Research indicates that people have different habits and preferences when faced with change. If you can recognize these differences in yourself and others, and address them when communicating and implementing change, you are much more likely to face fewer misunderstandings, complaints and saboteurs along the way.
There are many theories about how to manage change. Many come from change management guru, John Kotter, a professor at Harvard Business School. Kotter introduced his eight-step change process in his book "leading Change" (1995). the eight steps which he brought out was " Establish a sense of urgency", "Form a Powerful Coalition", "Create a Vision for Change", "Communicate the Vision", "Remove Obstacles", "Create Short-term Wins", "Build on the change", "Anchor the Changes in Corporate culture".
In the book " Meeting the Challenge of Change" Sharon Jhonson(2001) describes some management skills which are really essential in today's world to create change within the organisations. he speaks about Analytical thinking where he speaks about that change managers need to be able to scrutinise change processes, quantify financial impacts, effectively administer change- modelling practises. He says good change management cannot be achieved by ' gut feel' or through hunches. A good change management program should be able to offer systematic, scientific evidence to support the change. Sharon also focus on organising skills as a good leadership quality to lead change he says good organiser can draw together disjointed components of the business to produce an outcome.

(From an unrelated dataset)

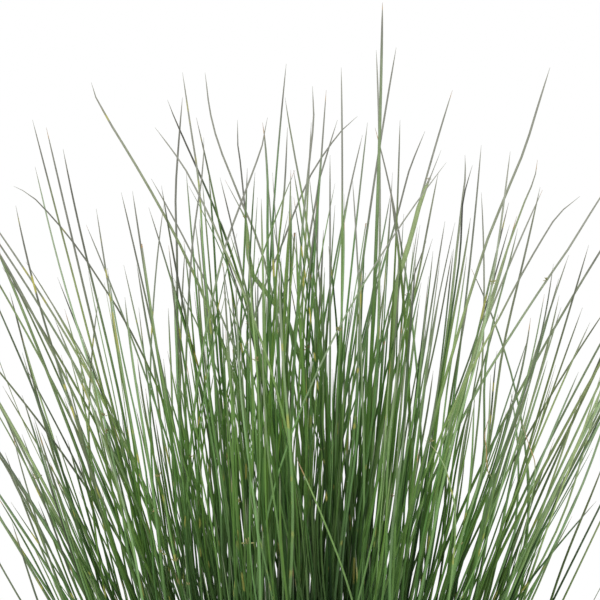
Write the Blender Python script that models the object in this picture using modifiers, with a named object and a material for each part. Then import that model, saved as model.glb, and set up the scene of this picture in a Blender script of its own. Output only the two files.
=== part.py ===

Business skills also a integral part to lead change. Change managers need to understand how the business works, what it takes to survive, how to read financial statements and what the market is doing. Political skills also vital as workplace operate under the same social constraints as any other gathering of people. Unfortunately there will be social hierarchies, power plays, gossiping, winners and losers. Successful change managers should not play politics but they do need to understand and cope effectively with the politics of the organisation. And as I mentioned before, People skills also takes a important place.